Nursing profession has evolved since Florence Nightingale, becoming indispensable to global health coverage, despite facing workforce challenges

When Florence Nightingale walked through the wards during the Crimean War, she carried more than a lamp; she carried the beginnings of a profession that would redefine health care for centuries.

Across the world, nurses remain the reassuring voice by the bedside, the steady hands in crisis, and the anchor of trust for families. The World Health Organization has described nurses as indispensable to universal health coverage and central to achieving the Sustainable Development Goals. However, even as the workforce has grown steadily, many regions continue to face deep inequities. The memory of a pre-pandemic shortfall of nearly six million nurses is a reminder that sustained investment and policy support cannot pause.

Amid these challenges, a remarkable transformation is underway. Advanced practice roles now enable nurses to assess, diagnose, prescribe, and guide multidisciplinary teams. These pathways are not only expanding access to care, but also demonstrating the leadership potential of the profession. At a time when nursing is being reimagined globally, Apollo’s journey in India exemplifies how the profession can lead with compassion, expertise and vision. The symbol of a nurse in our logo and our mascot reflects the healing hands and devoted hearts at the core of our care. Apollo’s nurses are empowered through Career Pathways, FINE (Finishing Skills in Nursing Excellence), nurse-led clinics, specialised councils, research, home care, and global workforce development, to deliver precise, data-driven care, advance patient safety and influence health care policy. Through their dedication, they stand as exemplars of resilience, leadership, and the transformative power of nursing, carrying forward Apollo’s legacy of world-class, compassionate health care.

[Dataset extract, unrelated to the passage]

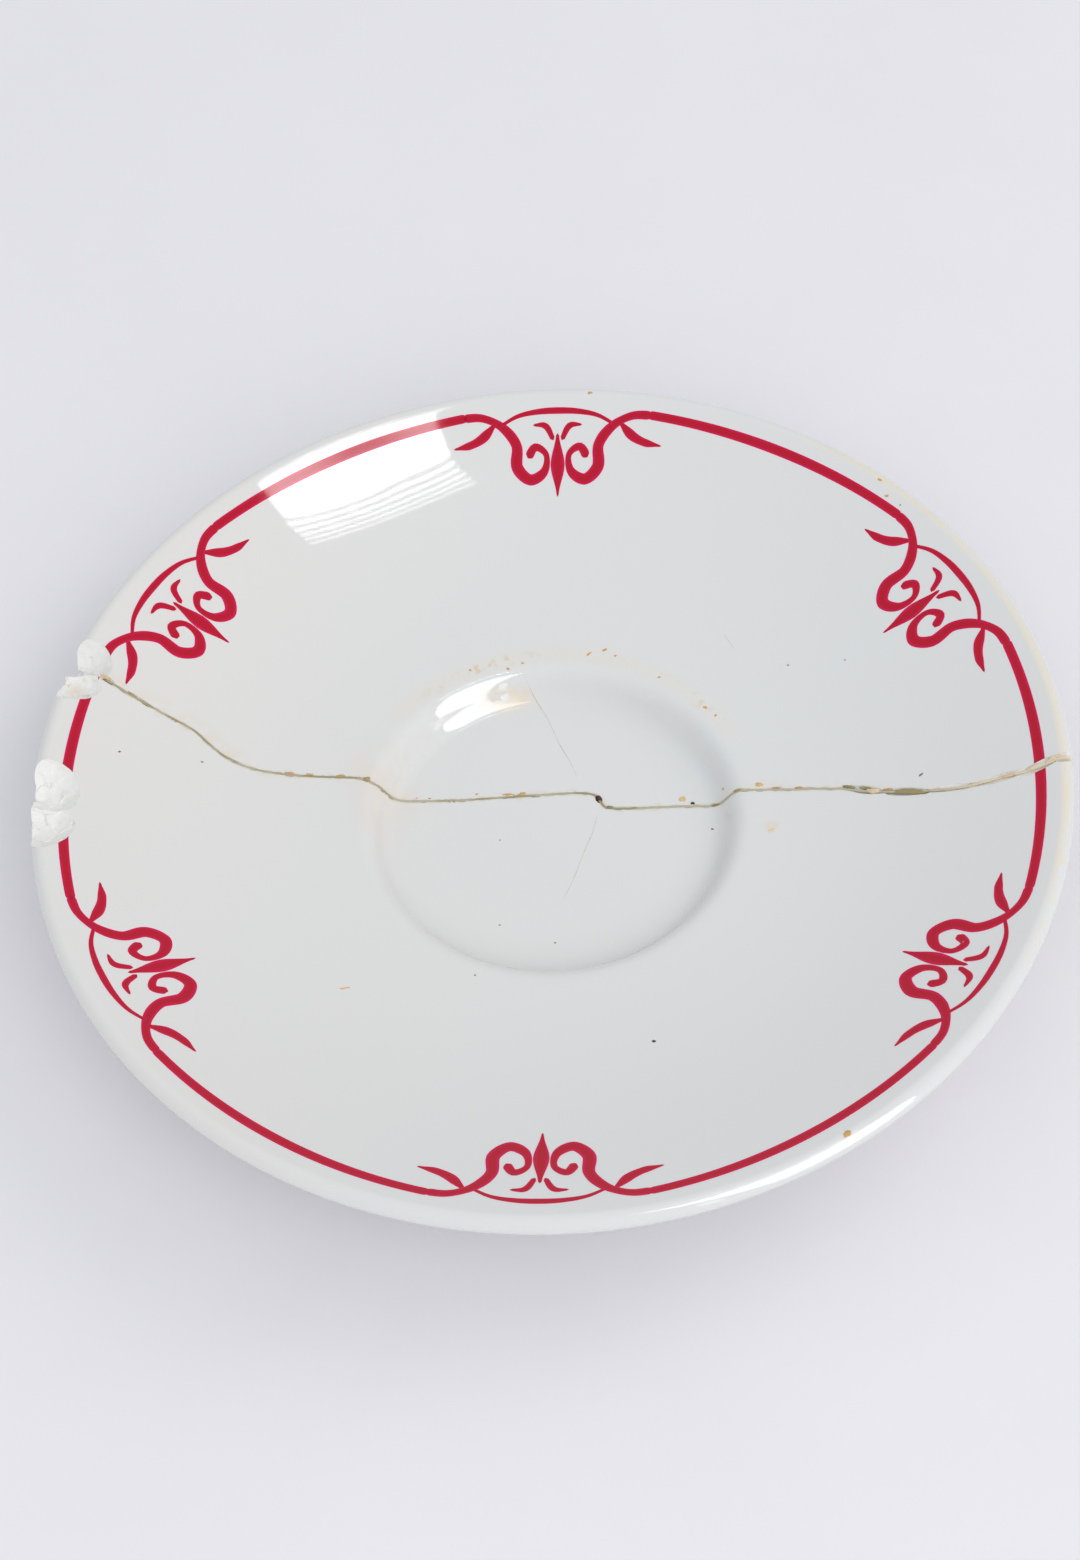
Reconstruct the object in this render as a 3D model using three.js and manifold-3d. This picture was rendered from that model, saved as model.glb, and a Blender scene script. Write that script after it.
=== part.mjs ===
// A porcelain cup saucer, broken right across into two shards that are fitted together again.
// Millimetres, +Z up. The origin is the centre of the foot ring's underside, and the front is -Y.

import * as THREE from "three";
import { mergeVertices } from "three/addons/utils/BufferGeometryUtils.js";
import Module from "manifold-3d";

const wasm = await Module();
wasm.setup();

// Rim and lip
const RIM_RADIUS = 75;
const RIM_HEIGHT = 22.3;
const LIP_THICKNESS = 3.1;

// The dish between the well and the lip, with its rise in degrees at either end
const DISH_RISE_AT_WELL = 4;
const DISH_RISE_AT_LIP = 24;

// The well that holds a cup
const WELL_FLOOR_RADIUS = 23;
const WELL_SIDE_WIDTH = 6;
const WELL_FLOOR_HEIGHT = 5.2;
const WELL_DEPTH = 4.4;
const WELL_FLOOR_THICKNESS = 3.4;

// The underside: the wall next to the foot ring, and the ring the saucer stands on
const WALL_AT_FOOT = 3.7;
const UNDERSIDE_RISE_AT_LIP = 25;
const FOOT_RADIUS = 29.8;
const FOOT_WIDTH = 2;
const FOOT_FLARE = 1.1;
const FOOT_ROUNDING = 0.7;

// The break, seen from above, from the left of the rim to the right. It ends past the rim.
const BREAK_LINE = [
  [-72.0, 25.0],
  [-69.3, 25.1],
  [-66.8, 24.8],
  [-65.2, 24.0],
  [-61.4, 21.8],
  [-56.5, 19.3],
  [-52.2, 17.0],
  [-50.5, 15.3],
  [-47.9, 13.0],
  [-44.3, 11.3],
  [-40.0, 10.5],
  [-34.0, 10.0],
  [-28.2, 9.5],
  [-26.0, 8.6],
  [-22.6, 8.0],
  [-15.0, 7.3],
  [-3.0, 7.0],
  [5.6, 6.5],
  [6.8, 5.8],
  [7.8, 3.9],
  [9.0, 3.4],
  [20.5, 2.6],
  [27.1, 1.8],
  [36.6, 0.3],
  [42.3, -0.9],
  [46.5, -2.5],
  [56.2, -5.5],
  [60.4, -6.3],
  [64.5, -6.6],
  [68.6, -6.9],
  [72.9, -6.6],
];
const BREAK_GAP = 0.38;
const BREAK_LEAN = 18;
const BREAK_LEAN_LENGTH = 46;
const BREAK_RIPPLE = 0.12;
const BREAK_RIPPLE_PITCH = 3;

// Flakes lost from the lip. Each left a shell-shaped scar that opens from the point of the blow:
// azimuth and tilt in degrees, how far in from the rim and below its top the blow fell, how far
// the scar reaches in and to each side along the rim, and how much its edge rises.
const SCARS = {
  backBesideBreak: { azimuth: 159.3, inset: 1.1, below: 3.1, reach: 4.1, along: 3.6, rise: 1.5, tilt: 14 },
  frontBesideBreak: { azimuth: 161.7, inset: 0.5, below: 2.1, reach: 4, along: 3, rise: 1.2, tilt: 18 },
  frontLarge: { azimuth: 177.2, inset: 0.6, below: 2.6, reach: 5.2, along: 3.7, rise: 1.6, tilt: 18 },
  frontLargeSecond: { azimuth: -177.5, inset: 0.5, below: 2.2, reach: 4.1, along: 3.7, rise: 1.4, tilt: 18 },
};
const SCAR_RIPPLE = 0.07;
const SCAR_RIPPLE_PITCH = 2.2;
const SCAR_WOBBLE = 0.06;

// Fineness of the curves
const TURN_STEPS = 96;
const BREAK_POINTS = 74;
const BREAK_LAYERS = 22;
const MARGIN = 2;

const degrees = THREE.MathUtils.degToRad;
const point = (radius, height) => new THREE.Vector2(radius, height);

// A direction in the profile that rises outwards by an angle in degrees.
const rising = (angle) => point(Math.cos(degrees(angle)), Math.sin(degrees(angle)));

// A curve between two points that leaves the first along one direction and meets the second
// along another, with handles that are a share of the distance.
function blend(from, along, to, into, handle = 0.38) {
  const reach = from.distanceTo(to) * handle;
  return new THREE.CubicBezierCurve(
    from,
    from.clone().addScaledVector(along, reach),
    to.clone().addScaledVector(into, -reach),
    to,
  );
}

// The lip's round edge, as the circle that the dish and the underside run into.
const LIP_RADIUS = LIP_THICKNESS / 2;
const lipCentre = point(RIM_RADIUS - LIP_RADIUS, RIM_HEIGHT - LIP_RADIUS);
const dishAngleOnLip = degrees(90 + DISH_RISE_AT_LIP);
const undersideAngleOnLip = degrees(UNDERSIDE_RISE_AT_LIP - 90);
const onLip = (angle) =>
  point(lipCentre.x + LIP_RADIUS * Math.cos(angle), lipCentre.y + LIP_RADIUS * Math.sin(angle));

const wellEdge = point(WELL_FLOOR_RADIUS + WELL_SIDE_WIDTH, WELL_FLOOR_HEIGHT + WELL_DEPTH);

// The upper face from the middle of the well to the lip.
function upperFace() {
  const floorEdge = point(WELL_FLOOR_RADIUS, WELL_FLOOR_HEIGHT);
  const side = blend(floorEdge, rising(0), wellEdge, rising(DISH_RISE_AT_WELL), 0.46);
  const dish = blend(wellEdge, rising(DISH_RISE_AT_WELL), onLip(dishAngleOnLip), rising(DISH_RISE_AT_LIP));
  return [point(0, WELL_FLOOR_HEIGHT), ...side.getPoints(8), ...dish.getPoints(9).slice(1)];
}

// The round edge of the lip, from the dish over the top to the underside.
function lipEdge() {
  const sweep = new THREE.EllipseCurve(
    lipCentre.x,
    lipCentre.y,
    LIP_RADIUS,
    LIP_RADIUS,
    dishAngleOnLip,
    undersideAngleOnLip,
    true,
  );
  return sweep.getPoints(8).slice(1);
}

// The underside from the lip in to the foot ring, round the ring and across to the axis.
function lowerFace() {
  const recess = WELL_FLOOR_HEIGHT - WELL_FLOOR_THICKNESS;
  const outside = FOOT_RADIUS + FOOT_WIDTH / 2;
  const inside = FOOT_RADIUS - FOOT_WIDTH / 2;
  const ringTop = point(outside + FOOT_FLARE + FOOT_ROUNDING, wellEdge.y - WALL_AT_FOOT);
  const ringOutside = point(outside + FOOT_ROUNDING, FOOT_ROUNDING);
  const ringInside = point(inside - FOOT_ROUNDING, FOOT_ROUNDING);
  const recessEdge = point(inside - FOOT_FLARE - FOOT_ROUNDING, recess);
  const inwards = rising(180 + UNDERSIDE_RISE_AT_LIP);
  const underDish = blend(onLip(undersideAngleOnLip), inwards, ringTop, rising(180 + DISH_RISE_AT_WELL));
  const ringFlank = blend(ringTop, rising(180 + DISH_RISE_AT_WELL), ringOutside, rising(-98), 0.3);
  const ringUnderOutside = new THREE.QuadraticBezierCurve(
    ringOutside,
    point(outside + FOOT_ROUNDING * 0.8, 0),
    point(outside, 0),
  );
  const ringUnderInside = new THREE.QuadraticBezierCurve(
    point(inside, 0),
    point(inside - FOOT_ROUNDING * 0.8, 0),
    ringInside,
  );
  const ringInner = blend(ringInside, rising(98), recessEdge, rising(180), 0.35);
  return [
    ...underDish.getPoints(8).slice(1),
    ...ringFlank.getPoints(4).slice(1),
    ...ringUnderOutside.getPoints(2).slice(1),
    ...ringUnderInside.getPoints(2),
    ...ringInner.getPoints(3).slice(1),
    point(0, recess),
  ];
}

// A closed solid from a geometry: its doubled vertices are merged and flat faces dropped.
function solid(geometry) {
  geometry.deleteAttribute("normal");
  geometry.deleteAttribute("uv");
  const merged = mergeVertices(geometry, 1e-4);
  const index = merged.index.array;
  const faces = [];
  for (let i = 0; i < index.length; i += 3) {
    const [a, b, c] = [index[i], index[i + 1], index[i + 2]];
    if (a !== b && b !== c && c !== a) faces.push(a, b, c);
  }
  return new wasm.Manifold(
    new wasm.Mesh({
      numProp: 3,
      vertProperties: merged.attributes.position.array,
      triVerts: new Uint32Array(faces),
    }),
  );
}

// A solid of revolution about Z from a profile that goes from the axis back to the axis.
function turned(profile, steps) {
  const geometry = new THREE.LatheGeometry([...profile].reverse(), steps);
  geometry.rotateX(Math.PI / 2);
  return solid(geometry);
}

const upper = upperFace();

// The height of the upper face at a distance from the axis.
function upperHeight(radius) {
  const next = upper.findIndex((p) => p.x >= radius);
  if (next < 0) return RIM_HEIGHT;
  if (next === 0) return upper[0].y;
  const [a, b] = [upper[next - 1], upper[next]];
  return THREE.MathUtils.mapLinear(radius, a.x, b.x, a.y, b.y);
}

// The break line as a smooth run of points, carried on past the rim at both ends.
function breakRun() {
  const line = BREAK_LINE.map(([x, y]) => new THREE.Vector3(x, y, 0));
  const beyond = (end, before) => {
    const way = end.clone().sub(before).normalize();
    return end.clone().addScaledVector(way, RIM_RADIUS * 1.2 - end.length());
  };
  line.unshift(beyond(line[0], line[1]));
  line.push(beyond(line.at(-1), line.at(-2)));
  return new THREE.CatmullRomCurve3(line, false, "centripetal").getSpacedPoints(BREAK_POINTS);
}

// The same run moved sideways, towards the back where the distance is positive.
function sideways(run, distance) {
  return run.map((p, i) => {
    const before = run[Math.max(i - 1, 0)];
    const after = run[Math.min(i + 1, run.length - 1)];
    const way = after.clone().sub(before).normalize();
    return new THREE.Vector2(p.x - way.y * distance, p.y + way.x * distance);
  });
}

// How far the break face has wandered from its line at a depth below the upper face. It leans
// one way and then the other along its length, with a faint ripple down the wall.
function breakWander(x, depth) {
  const lean = Math.tan(degrees(BREAK_LEAN)) * Math.sin((2 * Math.PI * x) / BREAK_LEAN_LENGTH);
  const ripple = BREAK_RIPPLE * Math.sin((2 * Math.PI * depth) / BREAK_RIPPLE_PITCH);
  return lean * depth + ripple;
}

// Everything behind the break, with its face a distance to the back of the break line.
function behindBreak(distance) {
  const face = sideways(breakRun(), distance);
  const far = RIM_RADIUS * 1.5;
  const outline = new THREE.Shape([point(face[0].x, far), ...face, point(face.at(-1).x, far)]);
  const height = RIM_HEIGHT + 2 * MARGIN;
  const geometry = new THREE.ExtrudeGeometry(outline, {
    depth: height,
    steps: BREAK_LAYERS,
    bevelEnabled: false,
  });
  geometry.translate(0, 0, -MARGIN);
  const places = geometry.attributes.position;
  for (let i = 0; i < places.count; i++) {
    const [x, y, z] = [places.getX(i), places.getY(i), places.getZ(i)];
    const depth = upperHeight(Math.hypot(x, y)) - z;
    places.setY(i, y + breakWander(x, depth));
  }
  return solid(geometry);
}

// The flake that a blow at the rim knocks off: a rippled shell with an uneven outline, closed by
// a lid above the lip.
function flake({ azimuth, inset, below, reach, along, rise, tilt }) {
  const across = 12;
  const spread = 1.4;
  const shell = [];
  for (let i = 0; i <= across; i++) {
    const out = (spread * i) / across;
    const ripple = SCAR_RIPPLE * Math.cos((2 * Math.PI * out * reach) / SCAR_RIPPLE_PITCH);
    shell.push(point(out, rise * out ** 2 + ripple));
  }
  const lid = rise + RIM_HEIGHT / 2;
  const geometry = new THREE.LatheGeometry([...shell, point(spread, lid), point(0, lid)], 30);
  geometry.rotateX(Math.PI / 2);
  const places = geometry.attributes.position;
  for (let i = 0; i < places.count; i++) {
    const [x, y] = [places.getX(i), places.getY(i)];
    const uneven = 1 + SCAR_WOBBLE * Math.sin(3 * Math.atan2(y, x) + azimuth);
    places.setXY(i, x * reach * uneven, y * along * uneven);
  }
  geometry.rotateY(degrees(-tilt));
  geometry.translate(RIM_RADIUS - inset, 0, RIM_HEIGHT - below);
  geometry.rotateZ(degrees(azimuth));
  return solid(geometry);
}

function meshOf(manifold, name, material) {
  const { vertProperties, triVerts } = manifold.getMesh();
  const geometry = new THREE.BufferGeometry();
  geometry.setAttribute("position", new THREE.BufferAttribute(vertProperties, 3));
  geometry.setIndex(new THREE.BufferAttribute(triVerts, 1));
  geometry.computeVertexNormals();
  const mesh = new THREE.Mesh(geometry, material);
  mesh.name = name;
  return mesh;
}

const saucer = turned([...upper, ...lipEdge(), ...lowerFace()], TURN_STEPS);

const shardBack = saucer
  .intersect(behindBreak(BREAK_GAP / 2))
  .subtract(flake(SCARS.backBesideBreak));

const shardFront = saucer
  .subtract(behindBreak(-BREAK_GAP / 2))
  .subtract(flake(SCARS.frontBesideBreak))
  .subtract(flake(SCARS.frontLarge))
  .subtract(flake(SCARS.frontLargeSecond));

const porcelain = new THREE.MeshStandardMaterial({ color: 0xdfe0e1, roughness: 0.12, metalness: 0 });

const brokenSaucer = new THREE.Group();
brokenSaucer.name = "broken_saucer";
brokenSaucer.add(meshOf(shardBack, "shard_back", porcelain));
brokenSaucer.add(meshOf(shardFront, "shard_front", porcelain.clone()));

export default brokenSaucer;
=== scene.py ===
"""A porcelain cup saucer, broken right across into two shards that are fitted together again.

Metres, +Z up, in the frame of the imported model: the origin is the centre of the foot ring's
underside, and the front is -Y. Sizes that are written in millimetres are multiplied by MM.
"""

import math
import random
from bisect import bisect_left

import bmesh
import bpy
from bpy.props import FloatProperty, FloatVectorProperty, IntProperty, PointerProperty
from mathutils import Matrix, Vector, noise
from mathutils.geometry import interpolate_bezier


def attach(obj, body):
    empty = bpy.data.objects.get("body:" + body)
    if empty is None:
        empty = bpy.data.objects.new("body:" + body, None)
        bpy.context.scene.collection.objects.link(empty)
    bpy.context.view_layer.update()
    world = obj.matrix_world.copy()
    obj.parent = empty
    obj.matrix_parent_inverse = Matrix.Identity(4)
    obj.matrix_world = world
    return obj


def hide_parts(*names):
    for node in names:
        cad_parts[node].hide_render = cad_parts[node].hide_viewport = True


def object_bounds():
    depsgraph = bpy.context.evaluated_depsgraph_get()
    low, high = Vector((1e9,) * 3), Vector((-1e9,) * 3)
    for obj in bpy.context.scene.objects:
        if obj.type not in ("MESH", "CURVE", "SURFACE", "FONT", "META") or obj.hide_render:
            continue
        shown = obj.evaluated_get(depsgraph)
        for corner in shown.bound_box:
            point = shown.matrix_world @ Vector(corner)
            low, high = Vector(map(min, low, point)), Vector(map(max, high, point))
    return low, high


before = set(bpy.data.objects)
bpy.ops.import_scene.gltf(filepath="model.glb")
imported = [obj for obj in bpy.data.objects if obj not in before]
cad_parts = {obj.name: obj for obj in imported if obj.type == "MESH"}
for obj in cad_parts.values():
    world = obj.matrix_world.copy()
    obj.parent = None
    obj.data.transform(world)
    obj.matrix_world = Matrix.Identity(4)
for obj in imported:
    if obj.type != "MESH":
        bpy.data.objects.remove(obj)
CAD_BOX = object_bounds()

bl_info = {
    "name": "Broken Saucer",
    "version": (1, 0, 0),
    "blender": (4, 5, 0),
    "location": "3D View > Sidebar > Saucer",
    "description": "Builds a porcelain cup saucer that is broken in two and fitted together again",
    "category": "Add Mesh",
}

MM = 0.001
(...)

Illustration: Deni Lal Illustration: Deni Lal

A few years ago, in 2020, when the World Health Organization declared it the ‘Year of the Nurse and the Midwife’, the world paused to honour the profound impact of nurses on global health. In India, nurses have been the steadfast guardians of wellbeing—leading maternal and child health programmes, immunisation campaigns, infection control, and chronic disease management with unwavering dedication. Their service across hospitals, communities, and public health initiatives has not only strengthened health care delivery but also safeguarded millions of lives, embodying compassion, and an unwavering commitment to the promise of care turning tireless service into hope, resilience into recovery, and their presence into a lifeline for the nation.

At its core, nursing is a vocation of the heart. It is the quiet strength that holds steady in times of uncertainty, the presence that patients remember long after they return home, and the daily leadership that safeguards quality and safety. Even as health care embraces artificial intelligence, robotics and continuing advancements, nurses remain the human bridge between advanced science and lived experience.

Further, nursing today is not only a profession of compassion, it is a discipline that blends science with service, and leadership with lifelong learning. New avenues are emerging in fields such as critical care, oncology, perioperative services, digital health and genomics—areas that are shaping the very future of medicine.

This evolution opens a horizon of opportunity and for those seeking careers of impact, nursing offers a path where ambition and purpose grow together. It is not only a way to secure one’s own future, but also a means to strengthen families, uplift communities, and contribute to India’s role in global health. Above all, each young person who steps into this calling carries forward a legacy that began with a lamp in a war hospital, and today shines as a beacon of healing, hope, and progress for the world.

Dr Preetha Reddy is Executive Vice Chairperson of Apollo Hospitals Enterprise Limited.